Developers have gotten used to these sorts of dynamic changes to resource
loads before.  CORS obviously comes to mind, as does IPv4 / IPv6 selection.


## Is HSTS priming an expensive hack to paper over a temporary problem?

In terms of "expense": It's worth noting that HSTS priming would only be
done for potentially mixed-content requests, in cases where the HSTS state
of the remote host is unknown.  Current Firefox telemetry indicates that
around 2/25% of page loads have mixed content, which places an upper bound
on the number of additional queries.  If you load 10 pages, each of which
has 100 links to the same insecure host, you still only get one priming
query.

In terms of "hack": Any solution for upgrading things opportunistically is
going to look messy, since you need a way to probe for when you can
opportunistically upgrade.  This version seems minimally messy, since (1)
it only probes when needed, and (2) the probe relies on existing technology
(HSTS) for indicating when the upgrade is possible.

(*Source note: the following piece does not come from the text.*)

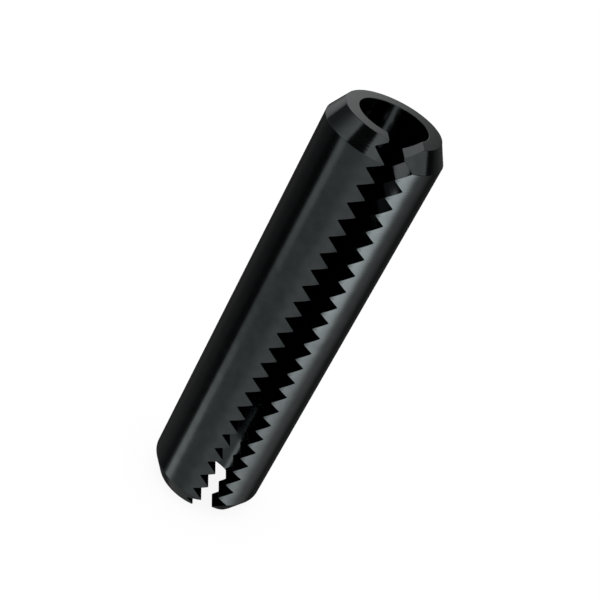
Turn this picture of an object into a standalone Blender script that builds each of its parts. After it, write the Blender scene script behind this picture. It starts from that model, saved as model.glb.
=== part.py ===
"""Slotted spring pin with a toothed slot, the 12 mm by 50 mm size, at its free diameter.

The pin is one piece: a thick strip of spring steel rolled into a tube that is left open along a zigzag
slot. It stands on one end face, with +Z along its axis, the origin at the middle of that face and the slot
towards -Y. Lengths are in metres.
"""
import math

import bmesh
import bpy
from mathutils import Matrix, Vector

MM = 0.001

# The tube. Pins of the 50 mm size are cut to within 0.5 mm of it
LENGTH = 49.5 * MM
OUTER_DIAMETER = 12.8 * MM
WALL = 2.65 * MM

# The tapered lead-in at each end, which guides the pin into its hole
CHAMFER_LENGTH = 2.05 * MM
CHAMFER_DEPTH = 1.2 * MM

# The slot: both edges carry the same row of teeth, so the gap keeps one width and two pins can't nest.
# Whole teeth fill the length, so their real pitch is the nearest to this one that does
SLOT_WIDTH = 2.97 * MM
TOOTH_PITCH = 2.07 * MM
TOOTH_DEPTH = 1.46 * MM
TOOTH_CORNER_RADIUS = 0.1 * MM
END_RELIEF = 0.38 * MM

# How finely the shapes are divided: a flank's middle lies a quarter of a pitch above the tooth's start
SEGMENTS_AROUND = 96
SEGMENTS_PER_CORNER = 3
TEETH_BETWEEN_RINGS = 4
MID_FLANK = 0.25

# The slot's cutter runs this far past the tube
CUTTER_MARGIN = 1.0 * MM

# A triangle thinner than this is turned into a wider one, in at most so many rounds
SLIVER_WIDTH = 0.0003 * MM
SLIVER_ROUNDS = 8

# Edges that turn more than this stay crisp
SHARP_ANGLE = math.radians(25.0)

BLACKENED_STEEL_COLOUR = (0.045, 0.048, 0.050, 1.0)
BLACKENED_STEEL_ROUGHNESS = 0.32
BLACKENED_STEEL_METALLIC = 0.9


def clear_scene():
    """Removes what the open file holds, so that the script can be run again."""
    for item in list(bpy.data.objects):
        bpy.data.objects.remove(item, do_unlink=True)


def blackened_steel():
    """Hardened spring steel with a black oxide finish."""
    material = bpy.data.materials.new("blackened_spring_steel")
    material.use_nodes = True
    shader = material.node_tree.nodes["Principled BSDF"]
    shader.inputs["Base Color"].default_value = BLACKENED_STEEL_COLOUR
    shader.inputs["Roughness"].default_value = BLACKENED_STEEL_ROUGHNESS
    shader.inputs["Metallic"].default_value = BLACKENED_STEEL_METALLIC
    material.diffuse_color = BLACKENED_STEEL_COLOUR
    return material


def add_object(name, shape):
    """Turns a bmesh into an object of the scene."""
    mesh = bpy.data.meshes.new(name)
    bmesh.ops.recalc_face_normals(shape, faces=shape.faces)
    shape.to_mesh(mesh)
    shape.free()
    item = bpy.data.objects.new(name, mesh)
    bpy.context.scene.collection.objects.link(item)
    return item


def tooth_count():
    """A whole number of teeth fills the length."""
    return max(1, round(LENGTH / TOOTH_PITCH))


def ring_heights():
    """Heights of rings round the tube, a few teeth apart and each half-way up a flank.

    They divide the tube's long sides, so that the cut leaves no fans of thin triangles there.
    """
    pitch = LENGTH / tooth_count()
    heights = [(tooth + MID_FLANK) * pitch for tooth in range(0, tooth_count(), TEETH_BETWEEN_RINGS)]
    return [height for height in heights if CHAMFER_LENGTH < height < LENGTH - CHAMFER_LENGTH]


def wall_section():
    """Half of the tube's section as (radius, height) points, from the bore's top edge over the outside."""
    outer_radius = OUTER_DIAMETER / 2
    bore_radius = outer_radius - WALL
    end_radius = outer_radius - CHAMFER_DEPTH
    rings = ring_heights()
    return [
        (bore_radius, LENGTH),
        (end_radius, LENGTH),
        (outer_radius, LENGTH - CHAMFER_LENGTH),
        *[(outer_radius, height) for height in rings[::-1]],
        (outer_radius, CHAMFER_LENGTH),
        (end_radius, 0.0),
        (bore_radius, 0.0),
        *[(bore_radius, height) for height in rings],
    ]


def tube(name):
    """The closed tube before it is slotted: the wall's section turned once round the Z axis."""
    shape = bmesh.new()
    corners = [shape.verts.new((radius, 0.0, height)) for radius, height in wall_section()]
    edges = [shape.edges.new(pair) for pair in zip(corners, corners[1:] + corners[:1])]
    bmesh.ops.spin(
        shape,
        geom=corners + edges,
        cent=(0.0, 0.0, 0.0),
        axis=(0.0, 0.0, 1.0),
        angle=math.tau,
        steps=SEGMENTS_AROUND,
        use_merge=True,
    )
    return add_object(name, shape)


def round_corner(before, corner, after, radius):
    """Points of the arc that takes a sharp corner's place, from the side of before to the side of after."""
    towards_before = (before - corner).normalized()
    towards_after = (after - corner).normalized()
    half_angle = towards_before.angle(towards_after) / 2
    setback = radius / math.tan(half_angle)
    bisector = (towards_before + towards_after).normalized()
    centre = corner + bisector * (radius / math.sin(half_angle))
    start = corner + towards_before * setback - centre
    sweep = start.angle_signed(corner + towards_after * setback - centre)
    steps = [sweep * step / SEGMENTS_PER_CORNER for step in range(SEGMENTS_PER_CORNER + 1)]
    return [centre + Matrix.Rotation(-turn, 2) @ start for turn in steps]


def rounded(line):
    """The same open line of points with every corner but its two ends rounded."""
    points = [line[0]]
    for before, corner, after in zip(line, line[1:], line[2:]):
        points += round_corner(before, corner, after, TOOTH_CORNER_RADIUS)
    return points + [line[-1]]


def slot_edges():
    """The slot's two edges as seen from the front, as lines of (x, z) points from below the pin to above it.

    The slot's middle swings to the right at both end faces and at every whole tooth, and to the left
    half-way between them, so a tip on one edge faces a root on the other.
    """
    teeth = tooth_count()
    half_pitch = LENGTH / teeth / 2
    half_width = SLOT_WIDTH / 2
    swing = TOOTH_DEPTH / 2

    # At an end face the left edge's half tooth is cut back, and the right edge's root is opened
    left_end = swing - half_width - END_RELIEF
    right_end = swing + half_width + END_RELIEF
    cut_back = END_RELIEF / TOOTH_DEPTH * half_pitch

    left = [Vector((left_end, -CUTTER_MARGIN)), Vector((left_end, cut_back))]
    right = [Vector((right_end, -CUTTER_MARGIN)), Vector((right_end, 0.0))]
    for step in range(1, 2 * teeth):
        middle = -swing if step % 2 else swing
        left.append(Vector((middle - half_width, step * half_pitch)))
        right.append(Vector((middle + half_width, step * half_pitch)))
    left += [Vector((left_end, LENGTH - cut_back)), Vector((left_end, LENGTH + CUTTER_MARGIN))]
    right += [Vector((right_end, LENGTH)), Vector((right_end, LENGTH + CUTTER_MARGIN))]
    return rounded(left), rounded(right)


def slot_cutter(name):
    """The slot's outline pushed straight through the front wall to the bore, so its flanks are parallel."""
    left, right = slot_edges()
    front = -OUTER_DIAMETER / 2 - CUTTER_MARGIN
    shape = bmesh.new()
    outline = [shape.verts.new((point.x, front, point.y)) for point in left + right[::-1]]
    face = shape.faces.new(outline)
    pushed = bmesh.ops.extrude_face_region(shape, geom=[face])["geom"]
    moved = [item for item in pushed if isinstance(item, bmesh.types.BMVert)]
    bmesh.ops.translate(shape, verts=moved, vec=(0.0, -front, 0.0))
    cutter = add_object(name, shape)
    cutter.display_type = "WIRE"
    cutter.hide_render = True
    return cutter


def slot(item, cutter):
    """Cuts the slot and keeps the cut mesh on the object, without the modifier."""
    cut = item.modifiers.new("toothed_slot", "BOOLEAN")
    cut.operation = "DIFFERENCE"
    cut.solver = "EXACT"
    cut.object = cutter
    evaluated = item.evaluated_get(bpy.context.evaluated_depsgraph_get())
    item.data = bpy.data.meshes.new_from_object(evaluated)
    item.data.name = item.name
    item.modifiers.clear()


def sliver_edges(shape):
    """The longest edge of each triangle that is thinner than a sliver."""
    edges = set()
    for face in shape.faces:
        longest = max(face.edges, key=bmesh.types.BMEdge.calc_length)
        if 2 * face.calc_area() < longest.calc_length() * SLIVER_WIDTH:
            edges.add(longest)
    return edges


def clean_facets(mesh):
    """Divides the mesh into triangles with none so thin that a file with rounded positions would lose it.

    The cut leaves rows of points along straight edges. A triangle that spans three of them has no width, and
    turning its long edge to the middle one of the three gives its place to the triangle behind that edge.
    """
    shape = bmesh.new()
    shape.from_mesh(mesh)
    bmesh.ops.remove_doubles(shape, verts=shape.verts, dist=SLIVER_WIDTH)
    bmesh.ops.triangulate(shape, faces=shape.faces, quad_method="BEAUTY", ngon_method="BEAUTY")
    for _ in range(SLIVER_ROUNDS):
        for edge in sliver_edges(shape):
            if edge.is_valid:
                bmesh.utils.edge_rotate(edge)
    shape.to_mesh(mesh)
    shape.free()


def main():
    clear_scene()
    pin = tube("spring_pin")
    slot(pin, slot_cutter("slot_cutter"))
    clean_facets(pin.data)
    pin.data.shade_smooth()
    pin.data.set_sharp_from_angle(angle=SHARP_ANGLE)
    pin.data.materials.clear()
    pin.data.materials.append(blackened_steel())


main()
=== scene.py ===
"""Dresses the slotted spring pin: a fine mesh with broken edges, its blackened steel, and a studio.

The file is laid out as an add-on, and run as a script it builds everything once. Lengths are in metres.
The pin stands on its end, with +Z along its axis and the slot towards -Y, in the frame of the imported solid.
"""

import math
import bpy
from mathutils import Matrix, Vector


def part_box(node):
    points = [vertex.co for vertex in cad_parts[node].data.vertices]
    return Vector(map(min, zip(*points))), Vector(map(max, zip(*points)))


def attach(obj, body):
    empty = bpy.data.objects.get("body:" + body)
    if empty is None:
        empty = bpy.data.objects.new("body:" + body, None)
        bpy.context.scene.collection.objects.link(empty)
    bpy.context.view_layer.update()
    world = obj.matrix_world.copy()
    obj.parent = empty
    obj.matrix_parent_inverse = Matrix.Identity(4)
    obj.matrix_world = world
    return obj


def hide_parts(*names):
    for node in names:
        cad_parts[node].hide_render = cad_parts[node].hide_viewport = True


bl_info = {
    "name": "Slotted Spring Pin",
    "version": (1, 0, 0),
    "blender": (4, 5, 0),
    "location": "3D View > Sidebar > Spring Pin",
    "description": "Builds a spring pin with a toothed slot, its blackened steel and a plain studio",
    "category": "Add Mesh",
}

from bisect import bisect_right
from typing import NamedTuple

import bpy
from bpy.props import FloatProperty, FloatVectorProperty, IntProperty, PointerProperty
from mathutils import Matrix, Vector

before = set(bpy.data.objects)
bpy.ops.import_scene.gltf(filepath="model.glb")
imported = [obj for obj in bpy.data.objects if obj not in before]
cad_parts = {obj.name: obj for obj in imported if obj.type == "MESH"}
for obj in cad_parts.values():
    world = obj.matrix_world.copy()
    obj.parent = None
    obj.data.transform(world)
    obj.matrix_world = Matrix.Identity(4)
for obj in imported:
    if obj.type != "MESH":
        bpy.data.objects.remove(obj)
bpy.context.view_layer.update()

PIN_LOW, PIN_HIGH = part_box("spring_pin")

MM = 0.001
WHITE = (1.0, 1.0, 1.0, 1.0)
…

In terms of "temporary": The cost scales as the need.  As more of the web
is labeled with "https:" URIs, and as there's preloaded HSTS, there will be
no more need for priming queries, and they will not be sent.  So the "http:
and unknown HSTS" problem might be temporary, but we can see in telemetry
when it starts to disappear, and remove the feature when it's not needed.
I expect the "http: links" problem to stay around longer, possibly
indefinitely, but that doesn't require priming, just allowing HSTS upgrades.


## Is there privacy risk from the priming request?

The priming request must be HTTPS -- it's looking for HSTS, and HSTS can
only be sent over HTTPS.  So to the network, it only leaks the hostname
that the browser is considering connecting to.  To the website, we can
strip context (cookies, referer, etc.), so all the website learns is that a
given browser/IP is attempting an upgrade.